Advancing drought risk analysis and management: a case study of Kenya

In 2019, scientists from African countries called for more research on drought and better drought forecasting and management (Padma, 2019). Between 2020 and 2023, the Horn of Africa had experienced the worst drought in 40 years, with severe consequences related to reduced agricultural productivity and high food prices (Okoth, 2024). In this presentation, we will showcase the drought research done within the DOWN2EARTH project with a case study in Kenya.

Agro-pastoral livelihoods in the Horn of Africa (HoA) are acutely exposed to climate variability due to the predominance of rain-fed systems. Yet drought risk emerges from more than rainfall deficits—it reflects interacting biophysical processes, socio-economic vulnerability, and institutional response capacity. We advance an integrated, impact-based and adaptation-informed framework by combining statistical risk modelling across Kenya’s arid and semi-arid lands (ASALs) with a coupled socio-hydrological and agent-based simulation of human–water interactions.

First, using Spearman correlations and Random Forest regression, we link drought hazards to observed societal impacts and identify distinct timescale sensitivities: short (2–6 months) precipitation deficits align with increased household water trekking distances, while medium-to-long drought indices (5–24 months) better explain declines in milk production and increases in malnutrition. Clustering counties by vulnerability profiles improves predictive skill. Socio-economic clustering best captures water access outcomes, whereas environmental clustering better explains agricultural and nutrition impacts. Extending to probabilistic risk via Random Forest hindcasts (1984–2014) yields Average Annual Loss (AAL) and Probable Maximum Loss (PML) estimates, highlighting spatial heterogeneity: high water-access risk in northwestern Kenya and elevated livestock, milk, and malnutrition risk in eastern and southeastern counties. Priority adaptation pathways include sanitation and safe water access, poverty reduction, and small-scale water infrastructure.
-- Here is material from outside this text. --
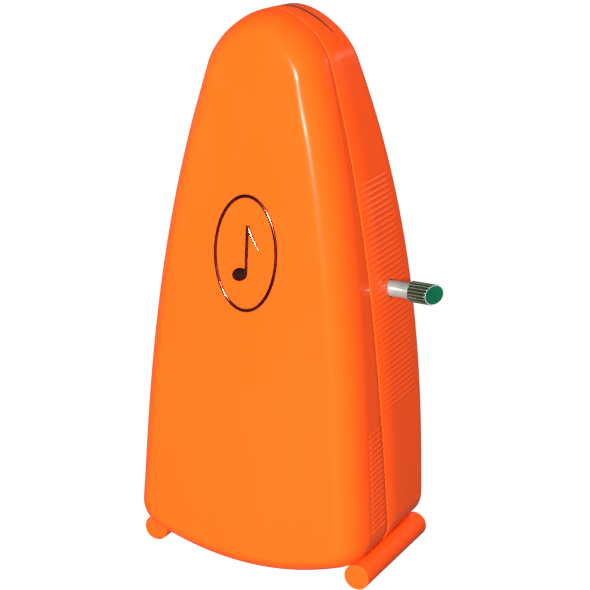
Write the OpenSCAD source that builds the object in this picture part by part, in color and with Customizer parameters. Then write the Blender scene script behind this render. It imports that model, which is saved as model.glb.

Second, the ADOPT‑AP framework couples the DRYP hydrological model with a behavioural agent model to simulate bounded-rational adaptation and policy scenarios. Sensitivity analysis identifies irrigation abstraction as the dominant driver of both drought hazard and adaptation uptake. Replacing upstream commercial farms with communities or forests increases downstream streamflow and groundwater, modestly improving water access and production in drought years. During the 2020–2023 drought, doubling extension access marginally boosts low-cost measure adoption but not capital-intensive options, underscoring finance constraints; scaling water harvesting improves milk and reduces water trekking but has mixed crop effects and downstream hydrological trade-offs.

Together, these results demonstrate how vulnerability-informed, spatially targeted interventions and dynamic adaptation modelling can be used to strengthen early warning, guide equitable water governance, and build long-term resilience. However, improving drought management requires more than research. Early warnings are for example often not acted upon because of cultural values or limited resources. We therefore advocate for more transdisciplinary research, co-creation of drought adaptation solutions, and strengthening connections between communities and formal governance actors.

References

Padma, T. V. (2019). African nations push UN to improve drought research. Nature, 573(7774).

Okoth, D. (2024). The cost of African drought. Nature Africa, doi.org/10.1038/d44148-024-00075-0.